Elder Craven served as a captain in the War of 1812. According to an application to the Sons of the American Revolution, submitted in 1908 by a descendant, Alfred Milton Craven, the senior Thomas served as a private in a Warwick Township company based in Berks County, Pennsylvania, during the Revolutionary War. In the compilation, “North America, Family Histories, 1500-2000,” by the Daughters of the American Revolution, Thomas and his company were at Trenton, Germantown, Princeton, and Valley Forge. Born in 1756 in Berks County, he died in 1832 in Indiana County, Pennsylvania.
When he was 20 years old, he married Rebecca Selfridge on April 14, 1812. Born in Northern Ireland in June 1789, Rebecca was nine years old when she came to America with her parents, Thomas and Mary (Smith) Selfridge.
After the war, Elder Craven moved his family west, traveling down the Ohio River and eventually setting in Franklin County, Indiana, while Indiana was still a territory. He later moved the family to Oxford, Ohio, where he attended college after his children were raised to adulthood. He graduated from Miami University at the age of 51. His son, John Gill Craven, was a fellow student at Miami and also graduated from that university.

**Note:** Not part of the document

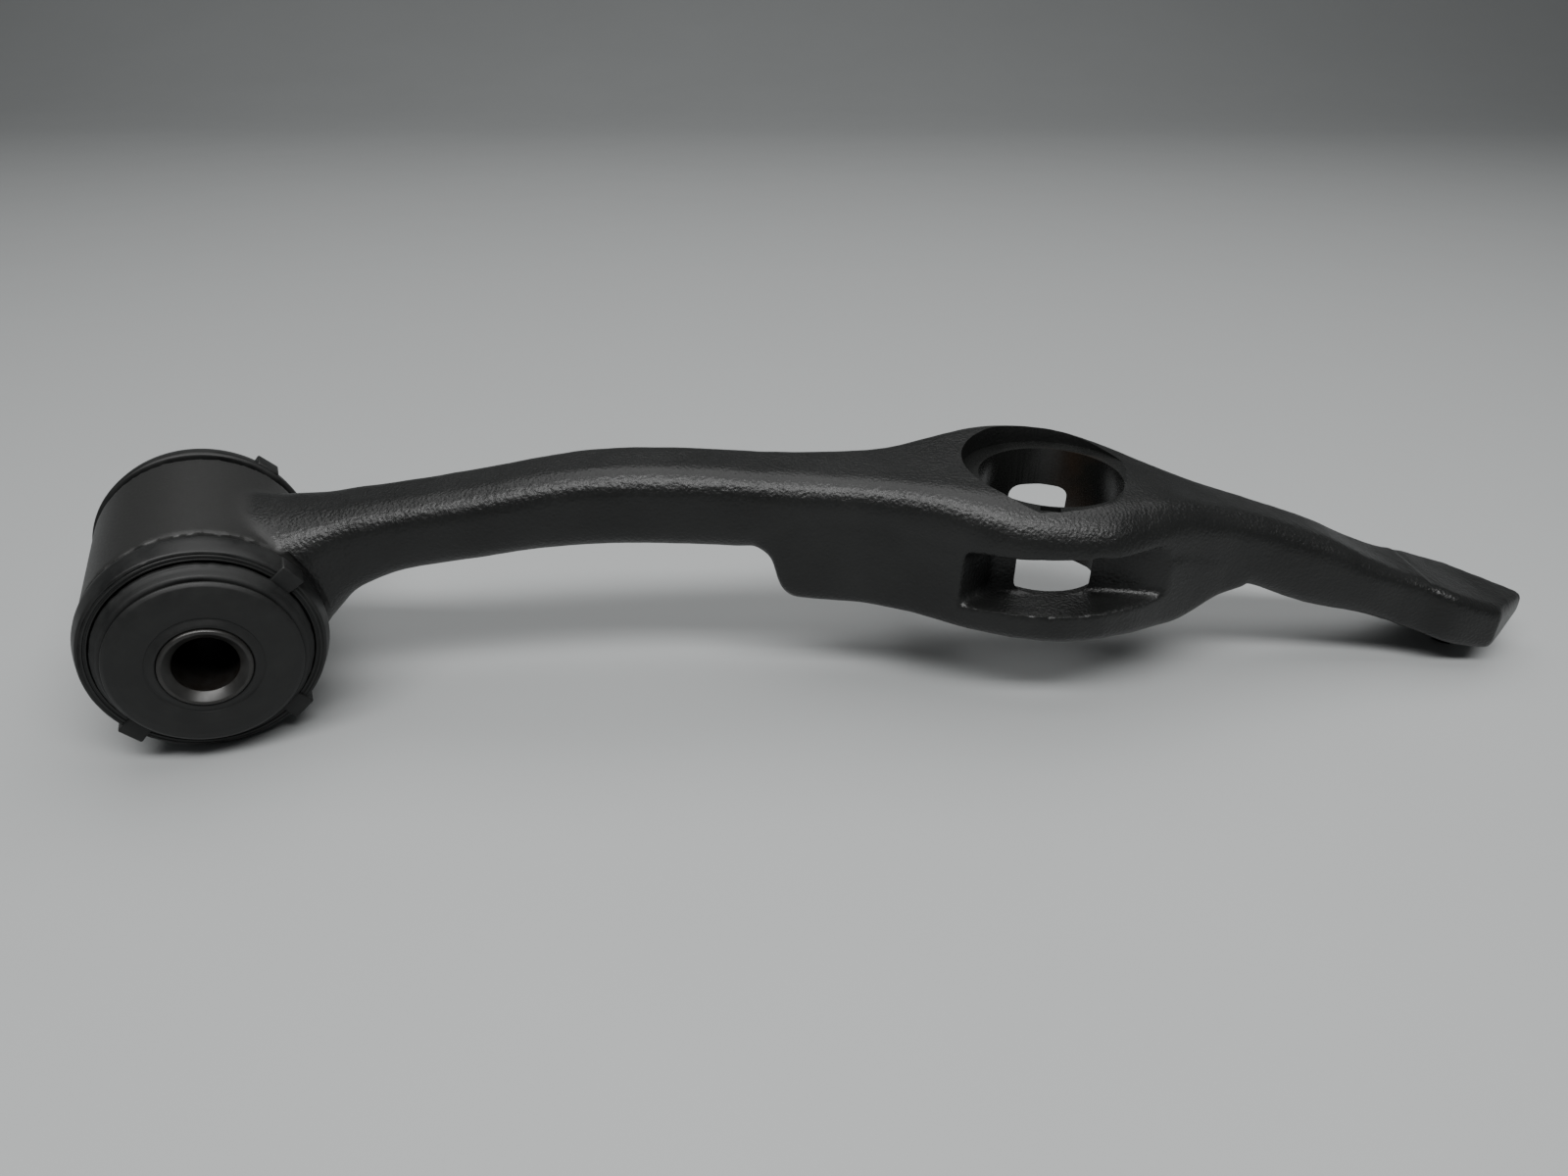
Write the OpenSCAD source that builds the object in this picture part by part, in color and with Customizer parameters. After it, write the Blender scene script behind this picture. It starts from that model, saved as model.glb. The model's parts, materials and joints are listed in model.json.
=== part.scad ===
// Forged transverse control arm with a two-half bonded rubber bush.
// The arm lies along +X, +Z is up and the origin is the centre of the bush.
// Front is the -Y side. The bush axis is level and turned away from -Y by bush_skew.

/* [Bush] */
// Turn of the bush axis in plan, away from square to the arm
bush_skew = 19.5; // [0:0.5:25]
// Length of the inner sleeve
sleeve_len = 90; // [84:1:96]
// Outer radius of the inner sleeve
sleeve_r = 11.4; // [10.5:0.1:12]
// Radius of the bolt bore in the inner sleeve
bolt_r = 8.1; // [6:0.1:8.5]
// Width of the lead-in chamfer at each end of the sleeve
bolt_chamfer = 2.2; // [0.5:0.1:2.4]
// Radius of the thrust disc on each end of the sleeve
disc_r = 24; // [20:0.5:25]
// Running clearance between the sleeve and the rubber
rub_gap = 0.06; // [0.02:0.01:0.1]

/* [Bush eye] */
// Outer radius of the forged eye
eye_r = 30.4; // [29:0.1:32]
// Length of the forged eye along the bush axis
eye_len = 53; // [48:1:58]
// Radius of the bored hole in the eye
eye_bore_r = 26; // [25:0.5:26.5]
// Outer radius of the lugged ring at its root
ring_r = 31; // [30:0.1:31]
// Amount the lugged ring narrows towards its outer face
ring_taper = 1.1; // [0.5:0.1:1.5]
// Thickness of the lugged ring along the bush axis
ring_t = 7.5; // [7:0.1:8]
// Angles of the three lugs round the front ring, from the arm side
lug_angles = [36, 222, 310]; // [0:1:360]
// Extra turn of the rear ring against the front one
rear_ring_turn = -87; // [-90:1:90]

/* [Arm] */
// Distance from the bush axis to the stem bore axis
bore_x = 247; // [244:0.5:250]
// Radius of the stem bore in the upper land
bore_r = 21; // [18:0.5:22]
// Radius of the smaller hole in the lower land
lower_hole_r = 18; // [12:0.5:20]
// Radius of the counterbore under the lower land
under_r = 26.5; // [20:0.5:27]
// Height of the roof of that counterbore
under_z = -3; // [-5:0.5:-2]
// Radius of the spot face around the stem bore
spot_r = 26.5; // [24:0.5:27]
// Height of the spot face above the bush axis
spot_z = 30.6; // [29:0.1:31.5]
// Height of the top of the side recesses
recess_top = 18.6; // [16:0.1:20]
// Height of the floor of the side recesses
recess_floor = 2.4; // [0:0.1:6]
// Distance from the bore axis to the inner wall of the front recess
recess_depth_y = 16.5; // [14:0.5:18]
// Width of the small pocket in the front rim of the bore
notch_w = 5.6; // [3:0.1:8]
// Direction of the pocket from the bore axis, from +X
notch_angle = -106; // [-130:1:-80]
// Half width of the tongue
tongue_half_w = 17; // [15:0.5:18]
// Distance from the bush axis to where the tongue starts to narrow
nose_x = 390; // [386:0.5:394]
// Distance from the bush axis to the end of the nose
tip_x = 407.5; // [404:0.5:409]
// Distance from the bush axis to the resting pad
pad_x = 387; // [384:1:390]
// Height of the resting pad below the bush axis
pad_drop = 31; // [29:0.5:33]
// Radius of the resting pad under the tongue
pad_r = 4; // [3:0.5:7]

/* [Hidden] */
$fn = 96;

painted = "#2c2e2d";
matt_black = "#1d1f1e";
rubber_black = "#161716";
bare_steel = "#8c8f8f";
zinc = "#55585a";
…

Elder Craven then became a circuit preacher, traveling as far as one hundred miles to preach his abolitionist-leaning sermons. He spent much time in Lancaster, Indiana, and was the catalyst behind the establishment of the Neil’s Creek Anti-Slavery Society and the Neil’s Creek Anti-Slavery Baptist Church.
The Anti-Slavery Society, formed in the mid-1830s, went on to establish Eleutherian College, which began admitting students in 1848 and continued to do so until the advent of the Civil War in 1861.
The school is remarkable because its mission was to educate anyone who wished to learn, regardless of their skin color or gender. Only a handful of institutions offered such opportunities: Oberlin College in Ohio, founded in 1833 by Presbyterians who allowed Blacks to attend starting in 1835; Wilberforce College, also in Ohio, founded in 1856 through a collaboration of the Cincinnati Conference of the Methodist Episcopal Church and the African Methodist Episcopal Church; and Berea College in Kentucky, founded in 1855 as the first non-segregated college in the South to educate both female and Black students.*
Thomas and Rebecca moved to a farm at College Hill in Lancaster, Indiana, after the 1850 census, and lived there until Thomas’s death in 1860 and Rebecca’s death in 1868. Their farmhouse, which stood on land behind the existing Eleutherian College building, was a modest two-story home. Documents show that the first floor contained the kitchen, pantry, fireplace, and living quarters. A staircase led to the second floor, which consisted of a hallway, three bedrooms, and another staircase to the attic.
The couple was survived by their son, John, who eventually became the head of Eleutherian and tried after the war to establish a teacher’s college there. They also were survived by several other children: Lucinda Craven, who married William C. Thompson; Ellen Craven, who married William Collette; and Thomas Milton Craven, who first married Elizabeth Conn in 1845 in Oxford, and after her death in 1864, he married Mary Jane “Jennie” Ford; Hermon or Harmon James Craven, who married Nancy Martin, and died in 1856 (interred in Sand Creek Cemetery in Greensburg, Decatur County, Indiana).
According to the 1840 census, there was another child born to Thomas and Rebecca, however, information on this child is elusive.
After she became a widow, Rebecca Craven lived on her son Thomas M. Craven’s farm in the Lancaster area. It is said that during the infamous Morgan’s Raid – a group of Confederate cavalry marauders who terrorized northerners in Indiana, Kentucky, Ohio, and West Virginia in June and July 1863, Rebecca stayed safe in a hiding place made for her by her grandchildren in an apple orchard on her son’s farm along Middlefork Creek. That land today is owned by Jerry May.
Thomas and Rebecca are buried in the College Hill Cemetery in Lancaster, Indiana, with their headstones facing south toward his beloved Eleutherian College.
* After a 1904 Kentucky state law forced segregation at Berea College, its leaders set aside funds and in 1912 established the Lincoln Institute in Eminence, Henry County, Kentucky (just outside of Louisville), a boarding school that continued to educate Black students until 1950.